Elle tuera itou son bienfaiteur aux allures de Samouraï mal rasé à bout portant, telle une enfant folle, une femme effrayée par ses adieux brutaux à l’enfance, dépucelage en plongée de sculpteur, pas de voyeur. Durant ces trompeuses vacances estivales, les écoles restent fermées à cause des bombardements, l’aviateur envolé ne revient pas, l’oncle curé ne fait plus crédit, malgré sa table bien remplie, Rosa esseulée gère un hôtel des sirènes (naufrage individuel et national) aux faux airs de la bâtisse sépulcrale au centre de India Song, plongé dans le noir à l’occasion d’une coupure de courant ponctuée d’un cri de panique virile (rime sonore au hurlement maternel). Comme Télémaque se languissant d’Ulysse, ou une nouvelle Électre débarrassée d’Oreste, n’en voulant pas à sa propre Clytemnestre, elle s’endort auprès d’une lampe animée à l’abat-jour papillonné, elle projette son reflet fantomatique parmi des ombres chinoises murales à la Nosferatu le vampire, elle évolue en avatar de ses prédécesseuses immortalisées par Carlos Saura, recluses au milieu d’une meute à domicile (Anna et les Loups) ou au sein d’un mausolée franquiste (Cría cuervos). « Conte de fées avec un loup, dans une forêt », dixit la vieille machiavélique, Pensione paura accélère les saisons (infernales, rimbaldiennes) et s’achève en automne, à l’instar d’un cauchemar filmé avec une douceur de crève-cœur, une élégance de chaque plan (cf. celui doublement délicat de l’ablution post-agression au bidet). L’irréalité de l’ensemble, renforcée par l’illusion sonore du doublage (tradition transalpine), débouche sur une vérité de maturité, sur une solitude de finitude, à des années-lumière des édens pubères et insipides d’un David Hamilton.

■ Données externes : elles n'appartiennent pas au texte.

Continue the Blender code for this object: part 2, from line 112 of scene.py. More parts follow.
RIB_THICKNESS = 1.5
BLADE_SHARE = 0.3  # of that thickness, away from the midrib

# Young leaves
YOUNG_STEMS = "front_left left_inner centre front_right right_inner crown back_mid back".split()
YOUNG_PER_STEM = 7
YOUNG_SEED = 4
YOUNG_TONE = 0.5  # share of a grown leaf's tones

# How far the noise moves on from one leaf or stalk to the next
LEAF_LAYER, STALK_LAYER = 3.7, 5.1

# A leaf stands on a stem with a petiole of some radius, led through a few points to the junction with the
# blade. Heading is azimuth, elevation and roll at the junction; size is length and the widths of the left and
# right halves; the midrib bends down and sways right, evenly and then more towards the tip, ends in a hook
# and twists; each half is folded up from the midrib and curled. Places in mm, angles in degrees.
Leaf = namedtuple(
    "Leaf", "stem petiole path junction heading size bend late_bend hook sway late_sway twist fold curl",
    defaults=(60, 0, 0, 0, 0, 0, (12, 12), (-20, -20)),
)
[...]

Francesco Barilli ne réalise pas un grand film, il fait mieux, qui sait, il délivre un modeste requiem dont la petite musique morbide et sans issue s’insinue dans l’œil, l’esprit et le cœur du spectateur. Rosa ne voit pas la vie en rose, s’enterre vive et lucide, y compris à travers son déni, déclare une dernière fois, en voix off, son amour à l’absent obsédant. L’on se permettra par conséquent de rebaptiser l’établissement selon notre sensibilité, en Pensione dolorosa, voilà.